If you are on the Galaxy S25 Ultra, the calculus is tighter. The core hardware is iterative rather than transformative for everyday use. The biggest reasons to consider the upgrade are the privacy display — which genuinely adds something the S25 Ultra cannot do — and the 5x camera sensor upgrade. If neither of those is something you would actively use, the S25 Ultra remains an excellent phone that is not leaving anything critical on the table.

FAQs

When does the Samsung Galaxy S26 Ultra launch?
The official announcement is at Galaxy Unpacked on February 25, 2026 in San Francisco. Retail availability is expected around March 11, 2026.

What is the starting price of the Galaxy S26 Ultra?
The Galaxy S26 Ultra is expected to start at $1,299 — the same entry price as the Galaxy S25 Ultra.

What chip does the Galaxy S26 Ultra use?
The Galaxy S26 Ultra uses the Snapdragon 8 Elite Gen 5 in all global markets. There is no Exynos variant for the Ultra tier.
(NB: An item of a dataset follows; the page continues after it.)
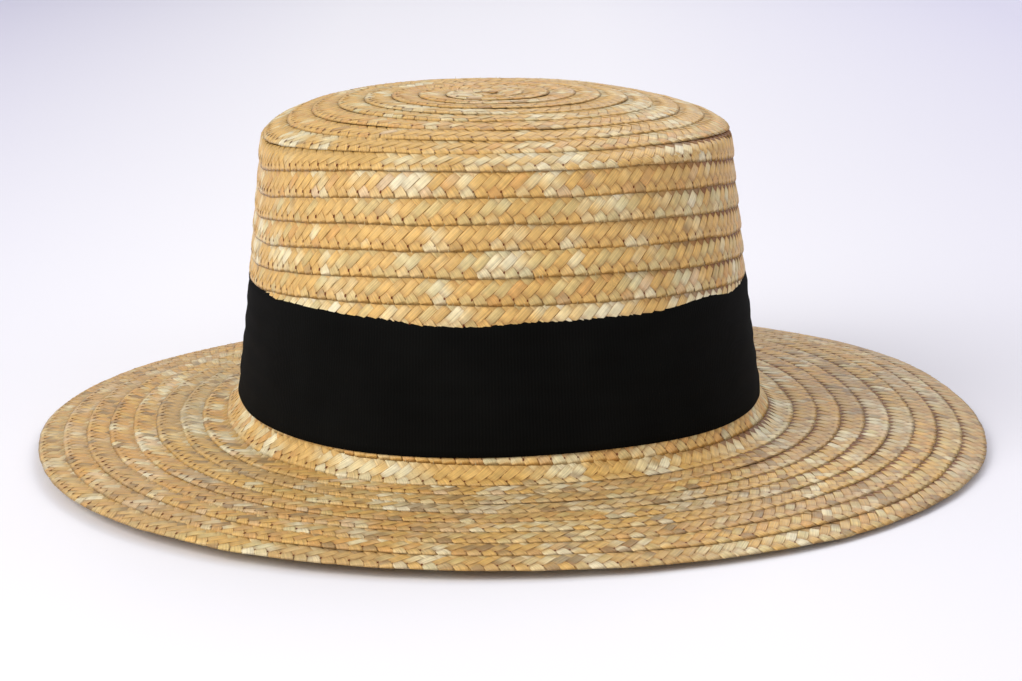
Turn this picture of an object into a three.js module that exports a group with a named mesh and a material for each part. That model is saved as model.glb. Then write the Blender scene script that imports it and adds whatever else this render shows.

What is agentic AI on the Galaxy S26 Ultra?
Agentic AI refers to an AI system that can plan and carry out multi-step tasks independently — for example, detecting a scheduling conflict from an incoming message and alerting you before you even open the app. On the S26 Ultra, much of this processing happens on-device rather than through cloud servers.

What is the built-in privacy display?
The Galaxy S26 Ultra features a display that restricts side-angle viewing at the hardware level, making the screen appear dark or blurred to people nearby while remaining fully visible and bright to the person holding the phone.

How good is the camera on the Galaxy S26 Ultra?
The S26 Ultra has a 200MP main camera, a 50MP 5x periscope telephoto, a 50MP ultrawide, and a 10MP 3x telephoto. The significant upgrade this year is the 5x periscope sensor jumping from 10MP to 50MP, delivering considerably better zoom photography.

Does the Galaxy S26 Ultra come with a stylus?
Yes. The S Pen is included in the box and features enhanced AI integration for note-taking, handwriting conversion, and document summarization in One UI 8.

How long will the S26 Ultra receive software updates?
Seven years of Android OS and security patch updates from Samsung.